In 2013, I learned to be a Sensory Emotional Regulation specialist on the urging of Cedric Bertelli, Director of Tipi USA and founder of the nonprofit Tipi English World, a project to teach people how to regulate their own disruptive emotions. Tipi USA is an affiliate of Luc Nicon’s French research program, Tipi, or Technique d’identification sensorielle des peurs inconscientes. Cedric believed that I could heal from PTSD if I learned the ins and outs of the technique that he uses with clients and to teach people. The cost would be “less than seeing a psychotherapist,” he said. Not for me, actually, since I could see therapists through the World Trade Center health program funded through the Zadroga Act. But psychotherapists were taking a long time to help me see positive results. During my first year in psychotherapy, I became mentally disabled after realizing what having PTSD meant. It’s common for life to get harder after a PTSD diagnosis, because one learns the repercussions of the injury and senses the difficulty in recovery.

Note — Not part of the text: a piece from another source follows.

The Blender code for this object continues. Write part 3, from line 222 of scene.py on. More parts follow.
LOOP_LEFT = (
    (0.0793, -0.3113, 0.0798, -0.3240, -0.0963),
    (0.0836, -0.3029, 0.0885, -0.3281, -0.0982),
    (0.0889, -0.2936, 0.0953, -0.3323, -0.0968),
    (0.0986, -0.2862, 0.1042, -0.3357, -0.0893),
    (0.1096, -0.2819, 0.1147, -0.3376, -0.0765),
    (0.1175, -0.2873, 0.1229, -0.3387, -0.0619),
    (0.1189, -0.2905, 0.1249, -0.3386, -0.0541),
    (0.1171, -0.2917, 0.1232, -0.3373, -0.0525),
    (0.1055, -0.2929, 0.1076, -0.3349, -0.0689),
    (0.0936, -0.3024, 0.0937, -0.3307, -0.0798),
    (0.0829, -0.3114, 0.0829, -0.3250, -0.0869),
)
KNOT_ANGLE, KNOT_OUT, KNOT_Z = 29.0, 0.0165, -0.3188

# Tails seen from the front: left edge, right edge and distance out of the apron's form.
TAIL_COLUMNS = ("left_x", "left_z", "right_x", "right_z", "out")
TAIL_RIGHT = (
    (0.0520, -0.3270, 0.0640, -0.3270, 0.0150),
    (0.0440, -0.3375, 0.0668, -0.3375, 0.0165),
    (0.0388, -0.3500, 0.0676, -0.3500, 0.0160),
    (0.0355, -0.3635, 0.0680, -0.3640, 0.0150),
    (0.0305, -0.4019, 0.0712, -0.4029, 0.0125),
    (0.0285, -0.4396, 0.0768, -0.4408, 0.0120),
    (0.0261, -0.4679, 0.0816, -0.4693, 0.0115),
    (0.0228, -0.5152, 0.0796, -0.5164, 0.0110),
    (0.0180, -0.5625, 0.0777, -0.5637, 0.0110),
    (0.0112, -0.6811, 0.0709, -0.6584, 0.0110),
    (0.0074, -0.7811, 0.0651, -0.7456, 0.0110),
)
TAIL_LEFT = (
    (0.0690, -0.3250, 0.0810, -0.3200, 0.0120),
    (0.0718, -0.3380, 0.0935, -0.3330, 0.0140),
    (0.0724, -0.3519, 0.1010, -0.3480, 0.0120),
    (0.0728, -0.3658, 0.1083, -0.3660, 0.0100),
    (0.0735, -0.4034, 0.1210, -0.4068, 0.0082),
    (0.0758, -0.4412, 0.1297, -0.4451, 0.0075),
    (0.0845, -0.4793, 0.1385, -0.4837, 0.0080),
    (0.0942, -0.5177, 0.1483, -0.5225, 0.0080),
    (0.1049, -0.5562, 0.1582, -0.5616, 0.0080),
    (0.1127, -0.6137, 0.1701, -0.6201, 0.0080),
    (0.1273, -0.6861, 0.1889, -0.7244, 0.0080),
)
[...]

It has been four and a half years since becoming certified as a specialist. When I received my certification, I had no intention of becoming a professional at helping other people overcome emotional triggers. I just wanted my life back. To me that meant being an entrepreneur, hustling, working overtime because I loved what I did, and having multiple projects concurrently because I get bored otherwise. Before 9/11, I worked full-time in the evenings and was building an interior design business specializing in small space furniture design. I abandoned my business plan on September 12, 2001, but kept the DBA (Doing Business As license) switching to graphic and presentation design. Graphic design bores me, but it paid the bills.

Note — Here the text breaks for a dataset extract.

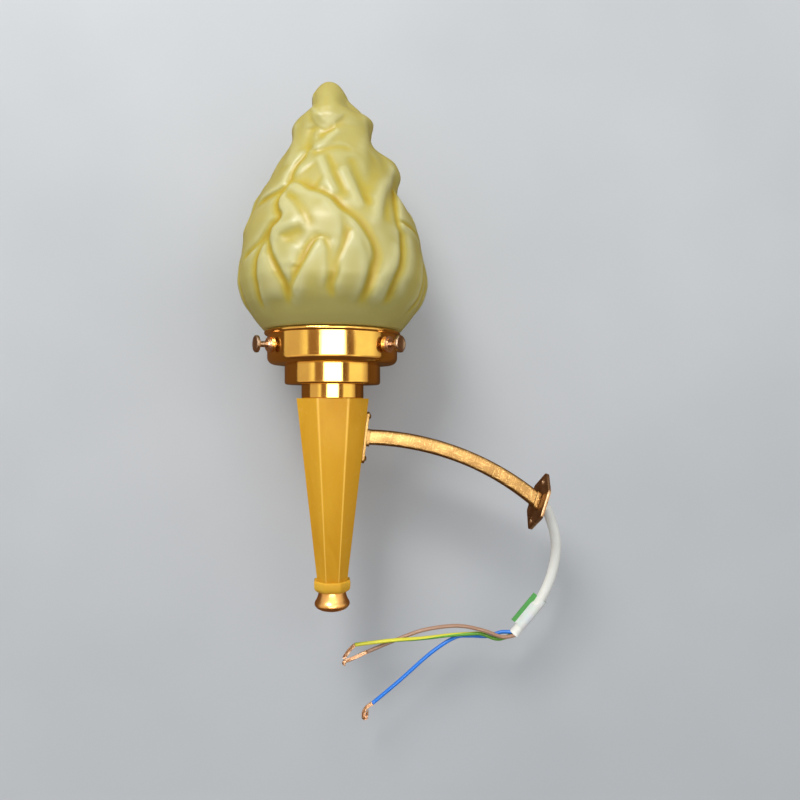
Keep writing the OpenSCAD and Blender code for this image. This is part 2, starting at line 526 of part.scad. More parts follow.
module neck_collar() color("#8a6a40") at_torch() tier(neck_d, neck_h - seat, 0.6);
module step_cup() color("#c89048") at_torch() translate([0, 0, step_z]) tier(step_d, step_h - seat, 1.6);
module gallery_cup() color("#e0aa52") at_torch() difference() {
  translate([0, 0, cup_z]) union() {
    tier(cup_d, cup_h - bead_d / 2, cup_round);
    rotate_extrude() translate([cup_d / 2 + bead_d / 2 - 0.7, cup_h - bead_d / 2]) circle(d = bead_d);
  }
  for (k = [-60, 60, 180]) rotate([0, 0, screw_turn + k]) translate([0, 0, screw_z]) rotate([0, 90, 0])
    cylinder(d = screw_d + 2 * screw_fit, h = cup_d);
}

module screw_bosses() color("#d69448") at_torch() difference() {
  for (k = [-60, 60, 180]) rotate([0, 0, screw_turn + k]) translate([cup_d / 2 - 2, 0, screw_z]) rotate([0, 90, 0]) {
    cylinder(d = boss_d, h = boss_l + 1);
    cylinder(d = boss_d - 2.6, h = boss_l + 2);
  }
  translate([0, 0, cup_z]) cylinder(d = cup_d + 2 * seat, h = cup_h, $fn = 128);
  for (k = [-60, 60, 180]) rotate([0, 0, screw_turn + k]) translate([0, 0, screw_z]) rotate([0, 90, 0])
    cylinder(d = screw_d + 2 * screw_fit, h = cup_d);
}

module shank(turn) color("#a58269") at_screw(turn) translate([0, 0, shank_in])
  cylinder(d = screw_d, h = head_in - seat - shank_in);
module shank_front_left() shank(-60);
module shank_front_right() shank(60);
module shank_back() shank(180);
module head(turn) color("#a58269") at_screw(turn) translate([0, 0, head_in]) rotate_extrude()
  polygon([[0, 0], [head_d / 2 - 0.4, 0], [head_d / 2, 0.4], [head_d / 2, head_t - 0.5], [head_d / 2 - 0.5, head_t],
    [head_d / 2 - 1.1, head_t], [head_d / 2 - 2.2, head_t - 0.4], [0, head_t - 0.4]]);
module head_front_left() head(-60);
module head_front_right() head(60);
module head_back() head(180);

module earth_tag() color("#c9a24c") at_torch() translate([0, 0, tag_z]) difference() {
  union() {
    cylinder(d = 16, h = tag_t);
    translate([-3, 0, 0]) cube([6, 16, tag_t]);
  }
  translate([0, 0, -over]) cylinder(d = tube_d + 2 * loose, h = tag_t + 2 * over);
  translate([0, 12.5, -over]) cylinder(d = 3.4, h = tag_t + 2 * over);
}
module gallery_washer() color("#b9b4a8") at_torch() translate([0, 0, washer_z]) difference() {
  cylinder(d = washer_d, h = washer_t);
  translate([0, 0, -over]) cylinder(d = tube_d + 2 * loose, h = washer_t + 2 * over);
}
module gallery_nut() color("#c2a25c") at_torch() translate([0, 0, nut_z]) difference() {
  cylinder(d = nut_flat / cos(30), h = nut_h, $fn = 6);
  translate([0, 0, -over]) cylinder(d = tube_d + 2 * seat, h = nut_h + 2 * over);
}

core_z = skirt_z + 1;
core_h = skirt_l - shell_l - 3;
shell_z = core_z + core_h + seat;
shell_t = 0.5;
module holder_cap() color("#e8e4da") at_torch() translate([0, 0, cap_z]) difference() {
  rotate_extrude() polygon([[0, 0], [9, 0], [skirt_d / 2 - 3, 5], [skirt_d / 2 - 0.5, 10], [skirt_d / 2, cap_h],
    [skirt_d / 2 - skirt_t, cap_h], [skirt_d / 2 - skirt_t - 0.6, 10.4], [skirt_d / 2 - skirt_t - 3, 6.4], [8, 1.6],
    [8, tube_grip + 1.6], [0, tube_grip + 1.6]]);
  translate([0, 0, -over]) cylinder(d = tube_d + 2 * seat, h = tube_grip + 1.6 + 2 * over);
}
module holder_skirt() color("#e8e4da") at_torch() translate([0, 0, skirt_z]) difference() {
  cylinder(d = skirt_d, h = skirt_l);
  translate([0, 0, -over]) cylinder(d = skirt_d - 2 * skirt_t, h = skirt_l - skirt_t + over);
  cylinder(d = shell_d + 2 * shell_t + 2 * seat, h = skirt_l + over);
}
module holder_core() color("#f2efe6") at_torch() translate([0, 0, core_z]) difference() {
  cylinder(d = skirt_d - 2 * skirt_t - 2 * seat, h = core_h);
  for (s = [-1, 1]) translate([s * skirt_d / 4, 0, -over]) cylinder(d = 3, h = 4 + over);
}
module screw_shell() color("#c9a24c") at_torch() translate([0, 0, shell_z]) difference() {
  cylinder(d = shell_d + 2 * shell_t, h = shell_l);
  translate([0, 0, -over]) cylinder(d = shell_d, h = shell_l + 2 * over);
}
module centre_contact() color("#c9a24c") at_torch() translate([0, 0, shell_z]) {
  cylinder(d = 9, h = 0.8);
  cylinder(d = 5, h = 2);
}
contact_w = 5;      // width of the side contact
terminal_d = 5;     // diameter of the terminal screws' heads
module side_contact() color("#c9a24c") at_torch()
  translate([-contact_w / 2, shell_d / 2 + shell_t + seat, shell_z]) cube([contact_w, 0.6, 1.6 * contact_w]);
module terminal_screws() color("#c2b68a") at_torch()
  for (s = [-1, 1]) translate([s * skirt_d / 4, 0, core_z - 2.2]) {
    cylinder(d = terminal_d, h = 2.15);
    translate([0, 0, 1]) cylinder(d = 2.9, h = 4.8);
  }
module inner_cores() for (k = [0 : 2])
  color(["#7a4a24", "#2060c0", "#88b030"][k]) at_torch() rotate([0, 0, 30 + k * core_angle])
    translate([core_out, 0, -bracket_drop - 3]) cylinder(d = core_d - 0.2, h = core_z + bracket_drop + 3 - loose, $fn = 24);

module flame_shade() color("#cdc378") at_torch() rotate([0, 0, flame_turn]) difference() {
  ring_stack(concat(
    [for (p = [[glass_lip / 2 - lip_edge, glass_foot], [glass_lip / 2, glass_foot + lip_edge], [glass_lip / 2, glass_foot + lip_h],
      [glass_neck / 2, glass_foot + lip_h + 1], [glass_neck / 2, neck_top], [glass_neck / 2 + 1.5, rim_z - 0.2]])
      [for (k = [0 : flame_sides - 1]) let (a = 360 * k / flame_sides) [p[0] * cos(a), p[0] * sin(a), p[1]]]],
    [for (h = flame_rings) flame_ring(h)]), [0, -2.2 * wide, rim_z + flame_h]);
  ring_stack(concat(
    [for (z = [glass_foot - over, neck_top]) [for (k = [0 : 35]) (glass_neck / 2 - glass_t) * [cos(10 * k), sin(10 * k), 0] + [0, 0, z]]],
    [for (h = cavity_rings) [for (k = [0 : 35]) let (r = (lookup(h, core_line) - 5) * wide - glass_t)
      [r * cos(10 * k), r * sin(10 * k), flame_foot + h * high]]]), [0, 0, flame_foot + 153 * high]);
}

module lead_sheath() color("#ebebe1") tube_along(curve(lead_route, 2), lead_d, 12);
module lead_label() color("#78c478") translate(lead_end - label_up * lead_dir) multmatrix([
    [cross(lead_side_dir, lead_dir)[0], lead_side_dir[0], -lead_dir[0], 0],
    [cross(lead_side_dir, lead_dir)[1], lead_side_dir[1], -lead_dir[1], 0],
    [cross(lead_side_dir, lead_dir)[2], lead_side_dir[2], -lead_dir[2], 0], [0, 0, 0, 1]]) difference() {
  union() {
    cylinder(d = lead_d + 0.8, h = label_l);
    translate([0, 0, 0]) cube([0.5, lead_d / 2 + label_w, label_l]);
  }
  translate([0, 0, -over]) cylinder(d = lead_d + 0.5, h = label_l + 2 * over);
}
module core_brown() color("#aa785f") tube_along(curve(brown_route, 2), core_d, 8);
module core_blue() color("#2878e1") tube_along(curve(blue_route, 2), core_d, 8);
module core_earth() color("#6eb43c") tube_along(curve(earth_route, 2), core_d, 8);
module wire_brown() color("#c87d4b") tube_along(curve(brown_bare, 2), wire_d, 8);
module wire_blue() color("#c87d4b") tube_along(curve(blue_bare, 2), wire_d, 8);
module wire_earth() color("#c87d4b") tube_along(curve(earth_bare, 2), wire_d, 8);

wall_plate();
plate_ferrule();
arm_tube();
arm_lead();
arm_bracket();
bracket_screws();
torch_handle();
foot_collar();
finial_knob();
centre_tube();
neck_collar();
step_cup();
gallery_cup();
screw_bosses();
earth_tag();
gallery_washer();
gallery_nut();
holder_cap();
holder_skirt();
holder_core();
screw_shell();
centre_contact();
side_contact();
terminal_screws();
inner_cores();
flame_shade();
shank_front_left();
shank_front_right();
shank_back();
head_front_left();
head_front_right();
head_back();
lead_sheath();
lead_label();
core_brown();
core_blue();
core_earth();
wire_brown();
wire_blue();
wire_earth();
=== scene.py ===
import math

import bmesh
import bpy
import numpy as np
from mathutils import Matrix, Vector


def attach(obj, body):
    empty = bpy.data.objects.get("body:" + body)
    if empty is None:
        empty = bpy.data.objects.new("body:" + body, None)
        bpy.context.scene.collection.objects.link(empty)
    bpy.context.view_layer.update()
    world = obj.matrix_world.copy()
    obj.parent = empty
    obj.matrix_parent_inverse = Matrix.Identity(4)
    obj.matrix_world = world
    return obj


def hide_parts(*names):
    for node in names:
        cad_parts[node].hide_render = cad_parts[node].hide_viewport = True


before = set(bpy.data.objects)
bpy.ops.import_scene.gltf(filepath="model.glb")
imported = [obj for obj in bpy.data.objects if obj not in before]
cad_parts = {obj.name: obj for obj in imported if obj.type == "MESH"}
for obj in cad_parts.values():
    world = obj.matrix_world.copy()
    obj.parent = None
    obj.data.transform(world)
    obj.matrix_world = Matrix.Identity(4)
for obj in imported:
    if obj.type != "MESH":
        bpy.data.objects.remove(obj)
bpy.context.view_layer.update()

bpy.ops.object.select_all(action="DESELECT")

# ---------------------------------------------------------------------------
# Camera. It stands level with the top of the handle, square to the torch's side,
# and is rolled so that the torch stands upright in the picture.
camera_place = (0.463372, -0.159072, 0.018391)
camera_right = (0.10682882, 0.94510215, 0.30881956)
camera_up = (0.00498047, -0.31110174, 0.95036356)
camera_back = (0.99426495, -0.09998815, -0.03794169)
camera_data = bpy.data.cameras.new("camera")
camera_data.sensor_width = 36.0
camera_data.lens = 31.5
camera_data.clip_start = 0.01
camera = bpy.data.objects.new("camera", camera_data)
bpy.context.scene.collection.objects.link(camera)
camera.matrix_world = Matrix((
    (camera_right[0], camera_up[0], camera_back[0], camera_place[0]),
    (camera_right[1], camera_up[1], camera_back[1], camera_place[1]),
    (camera_right[2], camera_up[2], camera_back[2], camera_place[2]),
    (0, 0, 0, 1)))
bpy.context.scene.camera = camera


# ---------------------------------------------------------------------------
# Lead. A round white three-core mains lead, 6.8 mm, that comes out of the arm
# behind the wall plate, bends down and is cut off and stripped below.
lead_points = [(0, 2.656, -1.954), (0, 6.278, -3.531), (-4, 13, -10.5), (-8, 20, -19), (-12, 25.5, -29.5),
               (-16, 29, -43), (-20, 30, -58), (-23, 27, -75.5), (-25.5, 19.4, -96)]
lead_diameter = 0.0068


def smooth_route(points, pieces):
    """A smooth curve through points in millimetres, returned in metres."""
    p = [Vector(q) / 1000 for q in points]
    route = []
    for i in range(len(p) - 1):
        before, here, there, after = p[max(i - 1, 0)], p[i], p[i + 1], p[min(i + 2, len(p) - 1)]
        for k in range(pieces):
            t = k / pieces
            slope = (there - before) * t
            bend = (2 * before - 5 * here + 4 * there - after) * t * t
            curl = (3 * here - before - 3 * there + after) * t ** 3
            route.append(0.5 * (2 * here + slope + bend + curl))
    return route + [p[-1]]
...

Today, I am writing this blog, building a nonprofit startup, am enrolled in graduate school, and as of this week am building a Sensory Emotional Regulation practice. I happen to be on school break.
Before last week, I had still been struggling with memory and other mental issues, but wasn’t sure and still am not sure how I will do at an airport. In a post from 2015 I wrote, “I no longer cry when I’m at the airport.” Shortly after that post, I cried at an airport. Seeing if I feel grief at the airport to the point of streams of sobbing tears might be the final test.
Last weekend, I extended my training and learned how to resolve physical ailments such as asthma, body discomfort including pain, and skin reactions. Incidentally, I’ve had asthma since 9/11. I haven’t worked on it yet, since it hasn’t been that bad, but I did work on some other ailments. Then, this week I had no mental fogginess even after completing my final semester paper, building a new website, and writing more than five articles. Is it connected?
I’m finally near the end of a very long tunnel. Thinking about where I am today, it’s hard to believe this journey is mine.